Un ralentissement économique
Interrogé par Louis Morisset, président-directeur général de l’AMF, sur la probabilité d’une récession, l’ancien trésorier à la Banque Nationale a préféré se prononcer pour un « ralentissement de l’économie ».
« Il y a 100 % de chances que l’économie ralentisse à cause de la croissance exceptionnelle qu’elle a connu en 2021 et au premier trimestre de 2022. La croissance sera pratiquement nulle entre le 2e et 3e trimestre. On pourrait même connaître deux trimestres consécutifs négatifs », a-t-il déclaré.
Il prévoit que l’inflation baissera « doucement » en 2023. « Le prix des commodités, de l’énergie, des matières premières et des biens baisse. Tous les indicateurs montrent que l’inflation va ralentir », a-t-il indiqué.
L’augmentation des taux d’intérêt, qui affecte actuellement le secteur de l’immobilier résidentiel, pourrait également toucher les entreprises qui ont un financement rotatif à taux variable. Le gouvernement pourrait prendre des mesures pour les soutenir au besoin. « On est là pour aider les Québécois, au cas où l’inflation amenait des problèmes de liquidité pour des entreprises. »
Divulgation des ESG
Le ministre des Finances a par ailleurs souligné les progrès effectués à la suite des travaux du groupe du G20 Finances à la suite de la crise financière de 2007-2008.
« Le groupe de stabilité financière du G20 a obligé les institutions financières à divulguer leur position de liquidité et de capital de manière beaucoup plus transparente. Aujourd’hui, on peut mesurer ces informations avec plus de précision. »
Cette transparence a obligé les institutions financières à avoir plus de liquidité et de capital, donc plus de stabilité financière », a-t-il ajouté. Il est d’avis que l’industrie devrait appliquer ce même niveau de divulgation des informations en ce qui a trait aux risques climatiques.

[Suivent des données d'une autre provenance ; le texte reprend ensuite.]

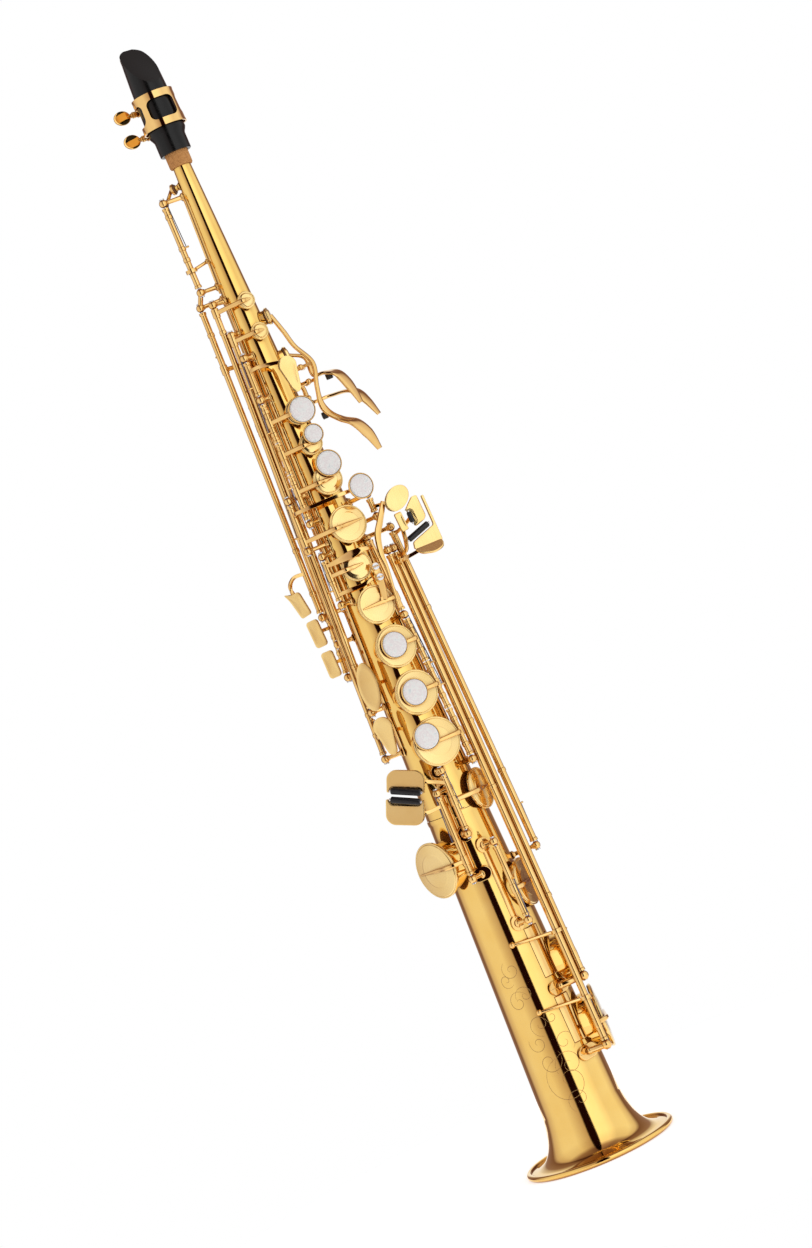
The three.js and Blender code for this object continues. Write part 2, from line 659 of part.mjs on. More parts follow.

« J’aimerais que la divulgation des risques climatiques amène les institutions financières dans une course où elles seront plus transparentes. Il sera ainsi plus facile d’avoir l’heure juste quant à la valeur ajoutée d’une entreprise privée et quant à sa contribution au réchauffement climatiques et cela les incitera à en faire plus », a indiqué Éric Girard.
Rôle des fintechs
Durant ses années à la Banque Nationale, Éric Girard a eu l’occasion d’observer de l’intérieur le mouvement de consolidation de l’industrie. « On comptait alors sur les gros pour avoir une responsabilité sociale, pour informer et éduquer. » L’arrivée des fintechs, de plusieurs plus petits joueurs qui veulent gruger des parts de marché dans les secteurs nichés des grands joueurs, a changé la donne, amenant de nouveaux risques.
Le défi des prochaines années pour l’industrie consiste à favoriser la concurrence tout en assurant la promotion de la littératie financière afin d’apporter « une information de qualité et une éthique non négociable », a signalé le ministre.
Il a raconté en anecdote qu’il avait demandé à sa fille dans la vingtaine comment les jeunes s’informaient sur la finance. Elle lui aurait rétorqué que les jeunes ne parlaient pas d’argent entre eux. Cette réponse a interpelé le papa et ministre des Finances, qui a rappelé que les spécialistes ont la responsabilité de vulgariser la finance et l’économie pour les générations à venir.